最後にまた先生方に、「価値」という観点から、今後のAIスクールの活動や、建築×AIの展望について、お話をお聞きできれば嬉しいです。

石田:AIの本番は、AIが設計した設計案を大衆が受け入れるかだと思うんですよね。つまりハウスメーカーとかの、ああいった住宅を買うときにAIが設計した「AI設計者」がそのうちでてきて、あれがプロの建築家と戦った時にどっちが支持されるかっていうのが本番ですね。結構ね、僕はそれを危惧していて、設計界はAIに浮かれてるなって感じがします。「AIがたくさん案を出してくれて、それから良いものを選ぶ審美眼が問われるんだ」みたいなことを言う人が結構最近多いんですけど、もうそれはAIに使われてるんじゃないのって感じるわけです。やっぱり普通の設計だったらAIができるんだったらAIがやるしかないし、安いかもしれない、将来的にはスケールメリットで安くなるかもしれないから、何かそういうときに、世の中がどっちに振れるかが、建設業におけるAIがどう受け入れられていくかのターニング・ポイントだと思います。それが「価値」って何だろう?という問いにも関係するかなと。
中島:将来的には感情的な評価もできてくるんじゃないですかね。
石田:「こんな家が欲しい」と話しかけて設計してくれるAIが例えば出たときに、「そっちでいいんじゃないか」となる未来を思うと、いよいよ我々の世界も苦境に立たされますよね(笑)。
小笠原:今までは「現実社会の中で、何だったらAIに置き換えることができるのか」っていう視点で語られてきたのが、そろそろ終わりになってきていて、徐々にいろんなことを一通りAIができそうだなというふうになってきた。
今度は「何がAIにはできないのか」っていう視点、AIに置き換えることが難しいこと自体を模索していく必要が高まってくるはずです。それは、恐らく中島さんたちみたいなプロの方の視点も必要ですし、AIスクールのような学生的な視点というか、より自由な視点が大切になってきますよね。

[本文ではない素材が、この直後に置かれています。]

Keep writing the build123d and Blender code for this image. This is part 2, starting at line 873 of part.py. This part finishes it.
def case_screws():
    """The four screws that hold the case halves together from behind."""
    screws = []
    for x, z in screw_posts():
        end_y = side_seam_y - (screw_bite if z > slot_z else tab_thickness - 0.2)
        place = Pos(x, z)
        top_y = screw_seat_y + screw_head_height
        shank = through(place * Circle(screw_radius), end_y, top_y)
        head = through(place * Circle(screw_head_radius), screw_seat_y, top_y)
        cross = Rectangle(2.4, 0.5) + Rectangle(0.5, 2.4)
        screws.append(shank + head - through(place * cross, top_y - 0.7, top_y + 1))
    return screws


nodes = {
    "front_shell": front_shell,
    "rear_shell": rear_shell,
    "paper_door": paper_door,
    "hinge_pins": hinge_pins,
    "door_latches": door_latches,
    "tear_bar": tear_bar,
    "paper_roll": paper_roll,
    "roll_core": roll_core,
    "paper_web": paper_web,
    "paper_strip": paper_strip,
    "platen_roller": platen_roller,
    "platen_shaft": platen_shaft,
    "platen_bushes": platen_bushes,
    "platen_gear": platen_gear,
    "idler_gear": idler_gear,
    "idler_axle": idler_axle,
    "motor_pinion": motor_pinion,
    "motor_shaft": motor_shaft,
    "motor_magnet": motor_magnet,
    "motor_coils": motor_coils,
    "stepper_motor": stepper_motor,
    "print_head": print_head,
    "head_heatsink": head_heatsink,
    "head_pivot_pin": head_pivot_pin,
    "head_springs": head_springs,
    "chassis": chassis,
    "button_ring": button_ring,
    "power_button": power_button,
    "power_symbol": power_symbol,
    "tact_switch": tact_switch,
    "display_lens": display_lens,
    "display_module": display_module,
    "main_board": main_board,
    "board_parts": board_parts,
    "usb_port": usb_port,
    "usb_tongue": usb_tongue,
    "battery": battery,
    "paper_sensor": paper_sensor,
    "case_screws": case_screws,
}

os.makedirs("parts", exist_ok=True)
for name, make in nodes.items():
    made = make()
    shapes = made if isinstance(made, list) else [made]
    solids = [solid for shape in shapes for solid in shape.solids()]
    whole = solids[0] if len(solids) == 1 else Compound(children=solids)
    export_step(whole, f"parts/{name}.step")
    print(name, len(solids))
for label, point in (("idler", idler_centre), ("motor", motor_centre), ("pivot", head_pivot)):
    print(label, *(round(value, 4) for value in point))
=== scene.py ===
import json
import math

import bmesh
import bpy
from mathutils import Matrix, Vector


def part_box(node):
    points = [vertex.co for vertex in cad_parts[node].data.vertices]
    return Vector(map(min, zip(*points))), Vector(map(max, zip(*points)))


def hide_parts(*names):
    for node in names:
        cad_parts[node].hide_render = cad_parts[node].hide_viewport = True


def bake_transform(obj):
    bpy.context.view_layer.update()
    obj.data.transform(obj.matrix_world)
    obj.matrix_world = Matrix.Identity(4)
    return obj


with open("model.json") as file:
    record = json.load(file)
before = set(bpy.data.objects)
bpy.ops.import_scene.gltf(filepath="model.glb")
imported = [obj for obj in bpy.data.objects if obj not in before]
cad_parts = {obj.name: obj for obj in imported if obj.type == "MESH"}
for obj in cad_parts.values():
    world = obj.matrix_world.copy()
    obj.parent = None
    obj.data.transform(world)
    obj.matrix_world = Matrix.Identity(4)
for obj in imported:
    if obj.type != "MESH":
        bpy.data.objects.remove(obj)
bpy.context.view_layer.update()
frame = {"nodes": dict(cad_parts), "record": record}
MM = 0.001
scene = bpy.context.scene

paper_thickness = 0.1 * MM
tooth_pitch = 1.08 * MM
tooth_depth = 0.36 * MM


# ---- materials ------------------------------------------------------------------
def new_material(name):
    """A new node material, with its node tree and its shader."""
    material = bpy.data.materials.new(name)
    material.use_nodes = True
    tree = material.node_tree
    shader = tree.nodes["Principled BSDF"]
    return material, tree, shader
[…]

これはやっぱり人間じゃなきゃできない、どうしたってAIには無理だっていうことを探していく作業が、思った以上に大事になってきているのかなと思ってます。

中島:そうですね。数字で判定できることは、全部AIに置き換わっていっちゃうから、そういう意味では確かに、どこが人の心を動かすのか、みたいな。
志手:AIに特別なものを期待すること自体が徐々になくなっていって、AIはより当たり前の存在として、日常生活の中に溶け込んでいくっていう状況になっていきますね。
結局、学習させるデータがたくさんあれば、「AIが学習してなんらかの答えを出す」っていうことが、ありとあらゆるところで成り立つわけです。例えば最近びっくりしたのが、Googleドライブの中にスキャンしたPDFの論文をたくさん入れていたんだけれども、検索したら引っかかってくれるんですよね。あれって全部中でOCR解析してくれていると思うんですけども、そのようなことが日常的に行われていく中で、それを疑いもせず使っていくっていう世代がこれからどんどん出てきます。

志手:だからこそ、「AIってそもそも何だっけ」っていうのをちゃんと知っている人材が必要になります。「この結果、何かおかしくないか?」と、AIが出した結果を全部鵜呑みにしないような、そういう視点や思考を持つことが極めて重要になるのではないかと思います。
今後のAIスクールでも、本質がわかる人材を育てていけるよう、引き続きよろしくお願いしたいですね。
中島:それは本当に重要なミッションですね。がんばります!先生方、今日は本当にありがとうございました。